Problem statement
All material below is to be reproduced exactly.

Source excerpt
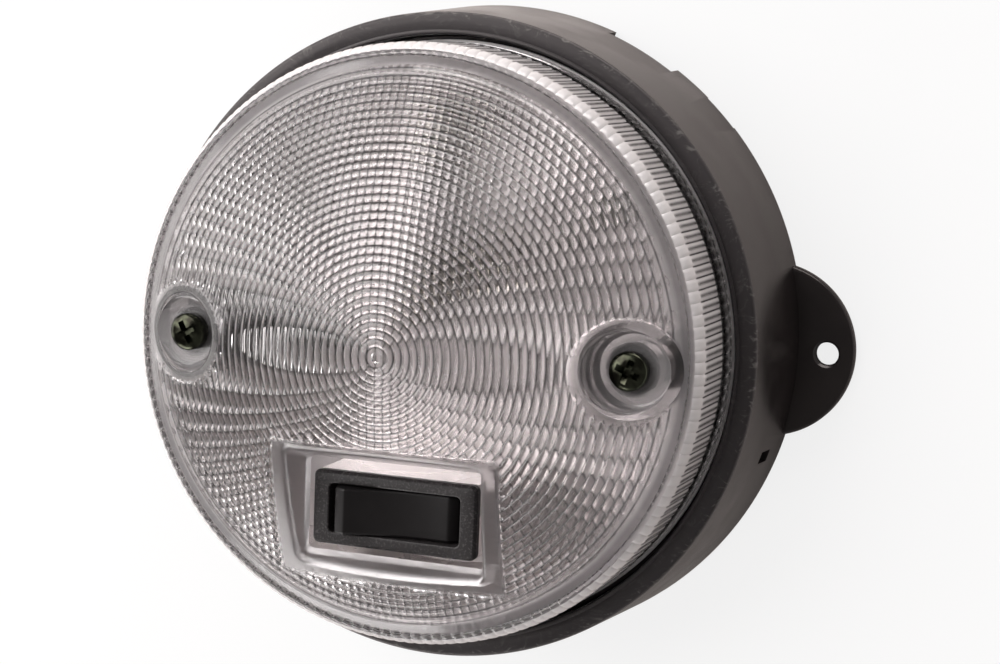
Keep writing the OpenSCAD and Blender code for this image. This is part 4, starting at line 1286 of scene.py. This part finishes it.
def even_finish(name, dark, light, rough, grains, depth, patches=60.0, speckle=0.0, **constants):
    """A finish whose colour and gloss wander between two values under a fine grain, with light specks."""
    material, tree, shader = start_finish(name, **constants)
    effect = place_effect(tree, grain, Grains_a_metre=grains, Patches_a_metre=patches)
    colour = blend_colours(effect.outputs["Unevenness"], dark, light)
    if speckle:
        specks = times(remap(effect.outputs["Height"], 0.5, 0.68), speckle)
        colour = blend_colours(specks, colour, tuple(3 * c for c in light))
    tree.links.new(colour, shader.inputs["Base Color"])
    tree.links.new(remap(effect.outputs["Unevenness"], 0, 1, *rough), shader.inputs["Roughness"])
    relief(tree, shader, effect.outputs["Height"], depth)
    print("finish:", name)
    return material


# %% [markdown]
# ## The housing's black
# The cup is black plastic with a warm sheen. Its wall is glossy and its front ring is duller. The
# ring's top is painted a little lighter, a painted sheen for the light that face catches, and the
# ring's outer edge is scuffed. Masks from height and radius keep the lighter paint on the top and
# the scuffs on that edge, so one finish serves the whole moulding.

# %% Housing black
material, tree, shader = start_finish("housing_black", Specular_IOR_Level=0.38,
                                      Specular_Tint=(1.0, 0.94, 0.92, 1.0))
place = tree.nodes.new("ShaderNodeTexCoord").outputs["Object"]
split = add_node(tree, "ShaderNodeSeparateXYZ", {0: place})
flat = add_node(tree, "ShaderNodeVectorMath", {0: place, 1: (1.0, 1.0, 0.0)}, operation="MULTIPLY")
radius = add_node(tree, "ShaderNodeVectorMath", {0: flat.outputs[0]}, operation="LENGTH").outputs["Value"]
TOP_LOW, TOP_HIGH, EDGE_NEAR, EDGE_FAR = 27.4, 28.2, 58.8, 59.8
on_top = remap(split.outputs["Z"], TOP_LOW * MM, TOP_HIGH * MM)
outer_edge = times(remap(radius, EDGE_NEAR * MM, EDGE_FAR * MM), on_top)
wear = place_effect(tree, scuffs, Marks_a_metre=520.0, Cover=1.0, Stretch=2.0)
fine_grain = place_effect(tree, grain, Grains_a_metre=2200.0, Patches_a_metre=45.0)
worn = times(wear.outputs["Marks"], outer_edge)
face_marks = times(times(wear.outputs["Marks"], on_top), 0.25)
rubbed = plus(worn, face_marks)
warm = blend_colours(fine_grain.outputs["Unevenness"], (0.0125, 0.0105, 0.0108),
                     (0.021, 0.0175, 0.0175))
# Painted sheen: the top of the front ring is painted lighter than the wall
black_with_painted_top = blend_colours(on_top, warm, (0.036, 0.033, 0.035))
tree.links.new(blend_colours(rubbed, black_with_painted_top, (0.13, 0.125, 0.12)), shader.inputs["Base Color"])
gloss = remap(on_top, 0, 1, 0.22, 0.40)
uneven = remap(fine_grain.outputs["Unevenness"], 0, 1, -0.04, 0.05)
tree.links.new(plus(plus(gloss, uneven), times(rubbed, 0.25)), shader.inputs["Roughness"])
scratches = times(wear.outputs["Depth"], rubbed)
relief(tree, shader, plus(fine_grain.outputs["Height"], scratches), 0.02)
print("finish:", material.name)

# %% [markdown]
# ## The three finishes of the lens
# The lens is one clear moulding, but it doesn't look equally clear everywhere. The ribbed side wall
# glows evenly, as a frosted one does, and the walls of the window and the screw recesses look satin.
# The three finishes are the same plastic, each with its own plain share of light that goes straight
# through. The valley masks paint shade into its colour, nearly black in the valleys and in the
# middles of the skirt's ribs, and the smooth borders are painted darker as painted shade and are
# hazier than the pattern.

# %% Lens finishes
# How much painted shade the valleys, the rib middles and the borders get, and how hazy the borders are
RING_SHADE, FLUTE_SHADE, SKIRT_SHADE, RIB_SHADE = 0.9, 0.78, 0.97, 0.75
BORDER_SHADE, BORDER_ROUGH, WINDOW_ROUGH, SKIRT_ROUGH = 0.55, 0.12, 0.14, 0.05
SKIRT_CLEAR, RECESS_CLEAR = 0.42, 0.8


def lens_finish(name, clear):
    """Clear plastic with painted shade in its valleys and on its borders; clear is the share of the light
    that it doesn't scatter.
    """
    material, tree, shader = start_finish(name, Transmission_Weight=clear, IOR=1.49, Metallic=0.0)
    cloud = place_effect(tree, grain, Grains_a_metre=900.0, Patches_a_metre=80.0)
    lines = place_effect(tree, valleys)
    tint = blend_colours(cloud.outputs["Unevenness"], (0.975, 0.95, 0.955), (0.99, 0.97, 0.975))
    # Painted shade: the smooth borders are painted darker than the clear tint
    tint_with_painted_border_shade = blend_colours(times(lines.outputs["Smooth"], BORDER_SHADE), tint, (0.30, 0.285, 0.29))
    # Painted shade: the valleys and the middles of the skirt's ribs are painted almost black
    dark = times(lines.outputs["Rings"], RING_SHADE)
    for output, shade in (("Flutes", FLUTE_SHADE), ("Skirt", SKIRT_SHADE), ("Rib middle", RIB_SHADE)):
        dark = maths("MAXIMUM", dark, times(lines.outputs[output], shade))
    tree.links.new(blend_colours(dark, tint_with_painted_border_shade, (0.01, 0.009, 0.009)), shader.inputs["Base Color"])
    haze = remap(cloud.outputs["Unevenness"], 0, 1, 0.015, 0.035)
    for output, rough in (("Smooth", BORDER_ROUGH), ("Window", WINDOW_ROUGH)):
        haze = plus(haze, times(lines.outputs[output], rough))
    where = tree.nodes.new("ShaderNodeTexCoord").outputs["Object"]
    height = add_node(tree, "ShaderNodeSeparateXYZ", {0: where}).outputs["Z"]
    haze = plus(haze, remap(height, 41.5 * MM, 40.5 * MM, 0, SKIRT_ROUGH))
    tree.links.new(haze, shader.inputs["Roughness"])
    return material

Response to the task
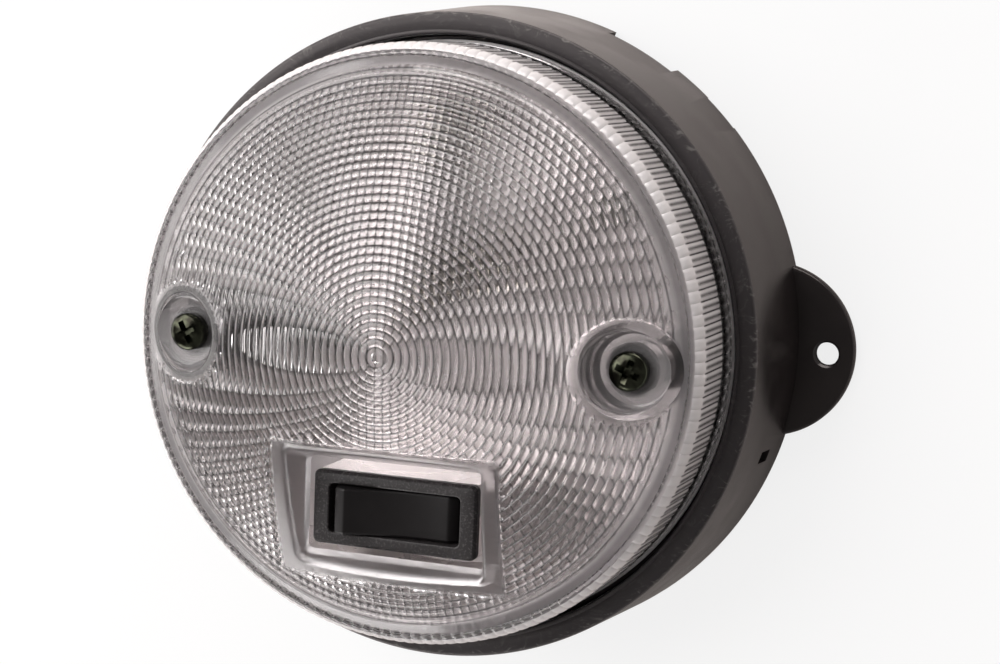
Keep writing the OpenSCAD and Blender code for this image. This is part 4, starting at line 1286 of scene.py. This part finishes it.
def even_finish(name, dark, light, rough, grains, depth, patches=60.0, speckle=0.0, **constants):
    """A finish whose colour and gloss wander between two values under a fine grain, with light specks."""
    material, tree, shader = start_finish(name, **constants)
    effect = place_effect(tree, grain, Grains_a_metre=grains, Patches_a_metre=patches)
    colour = blend_colours(effect.outputs["Unevenness"], dark, light)
    if speckle:
        specks = times(remap(effect.outputs["Height"], 0.5, 0.68), speckle)
        colour = blend_colours(specks, colour, tuple(3 * c for c in light))
    tree.links.new(colour, shader.inputs["Base Color"])
    tree.links.new(remap(effect.outputs["Unevenness"], 0, 1, *rough), shader.inputs["Roughness"])
    relief(tree, shader, effect.outputs["Height"], depth)
    print("finish:", name)
    return material


# %% [markdown]
# ## The housing's black
# The cup is black plastic with a warm sheen. Its wall is glossy and its front ring is duller. The
# ring's top is painted a little lighter, a painted sheen for the light that face catches, and the
# ring's outer edge is scuffed. Masks from height and radius keep the lighter paint on the top and
# the scuffs on that edge, so one finish serves the whole moulding.

# %% Housing black
material, tree, shader = start_finish("housing_black", Specular_IOR_Level=0.38,
                                      Specular_Tint=(1.0, 0.94, 0.92, 1.0))
place = tree.nodes.new("ShaderNodeTexCoord").outputs["Object"]
split = add_node(tree, "ShaderNodeSeparateXYZ", {0: place})
flat = add_node(tree, "ShaderNodeVectorMath", {0: place, 1: (1.0, 1.0, 0.0)}, operation="MULTIPLY")
radius = add_node(tree, "ShaderNodeVectorMath", {0: flat.outputs[0]}, operation="LENGTH").outputs["Value"]
TOP_LOW, TOP_HIGH, EDGE_NEAR, EDGE_FAR = 27.4, 28.2, 58.8, 59.8
on_top = remap(split.outputs["Z"], TOP_LOW * MM, TOP_HIGH * MM)
outer_edge = times(remap(radius, EDGE_NEAR * MM, EDGE_FAR * MM), on_top)
wear = place_effect(tree, scuffs, Marks_a_metre=520.0, Cover=1.0, Stretch=2.0)
fine_grain = place_effect(tree, grain, Grains_a_metre=2200.0, Patches_a_metre=45.0)
worn = times(wear.outputs["Marks"], outer_edge)
face_marks = times(times(wear.outputs["Marks"], on_top), 0.25)
rubbed = plus(worn, face_marks)
warm = blend_colours(fine_grain.outputs["Unevenness"], (0.0125, 0.0105, 0.0108),
                     (0.021, 0.0175, 0.0175))
# Painted sheen: the top of the front ring is painted lighter than the wall
black_with_painted_top = blend_colours(on_top, warm, (0.036, 0.033, 0.035))
tree.links.new(blend_colours(rubbed, black_with_painted_top, (0.13, 0.125, 0.12)), shader.inputs["Base Color"])
gloss = remap(on_top, 0, 1, 0.22, 0.40)
uneven = remap(fine_grain.outputs["Unevenness"], 0, 1, -0.04, 0.05)
tree.links.new(plus(plus(gloss, uneven), times(rubbed, 0.25)), shader.inputs["Roughness"])
scratches = times(wear.outputs["Depth"], rubbed)
relief(tree, shader, plus(fine_grain.outputs["Height"], scratches), 0.02)
print("finish:", material.name)

# %% [markdown]
# ## The three finishes of the lens
# The lens is one clear moulding, but it doesn't look equally clear everywhere. The ribbed side wall
# glows evenly, as a frosted one does, and the walls of the window and the screw recesses look satin.
# The three finishes are the same plastic, each with its own plain share of light that goes straight
# through. The valley masks paint shade into its colour, nearly black in the valleys and in the
# middles of the skirt's ribs, and the smooth borders are painted darker as painted shade and are
# hazier than the pattern.

# %% Lens finishes
# How much painted shade the valleys, the rib middles and the borders get, and how hazy the borders are
RING_SHADE, FLUTE_SHADE, SKIRT_SHADE, RIB_SHADE = 0.9, 0.78, 0.97, 0.75
BORDER_SHADE, BORDER_ROUGH, WINDOW_ROUGH, SKIRT_ROUGH = 0.55, 0.12, 0.14, 0.05
SKIRT_CLEAR, RECESS_CLEAR = 0.42, 0.8


def lens_finish(name, clear):
    """Clear plastic with painted shade in its valleys and on its borders; clear is the share of the light
    that it doesn't scatter.
    """
    material, tree, shader = start_finish(name, Transmission_Weight=clear, IOR=1.49, Metallic=0.0)
    cloud = place_effect(tree, grain, Grains_a_metre=900.0, Patches_a_metre=80.0)
    lines = place_effect(tree, valleys)
    tint = blend_colours(cloud.outputs["Unevenness"], (0.975, 0.95, 0.955), (0.99, 0.97, 0.975))
    # Painted shade: the smooth borders are painted darker than the clear tint
    tint_with_painted_border_shade = blend_colours(times(lines.outputs["Smooth"], BORDER_SHADE), tint, (0.30, 0.285, 0.29))
    # Painted shade: the valleys and the middles of the skirt's ribs are painted almost black
    dark = times(lines.outputs["Rings"], RING_SHADE)
    for output, shade in (("Flutes", FLUTE_SHADE), ("Skirt", SKIRT_SHADE), ("Rib middle", RIB_SHADE)):
        dark = maths("MAXIMUM", dark, times(lines.outputs[output], shade))
    tree.links.new(blend_colours(dark, tint_with_painted_border_shade, (0.01, 0.009, 0.009)), shader.inputs["Base Color"])
    haze = remap(cloud.outputs["Unevenness"], 0, 1, 0.015, 0.035)
    for output, rough in (("Smooth", BORDER_ROUGH), ("Window", WINDOW_ROUGH)):
        haze = plus(haze, times(lines.outputs[output], rough))
    where = tree.nodes.new("ShaderNodeTexCoord").outputs["Object"]
    height = add_node(tree, "ShaderNodeSeparateXYZ", {0: where}).outputs["Z"]
    haze = plus(haze, remap(height, 41.5 * MM, 40.5 * MM, 0, SKIRT_ROUGH))
    tree.links.new(haze, shader.inputs["Roughness"])
    return material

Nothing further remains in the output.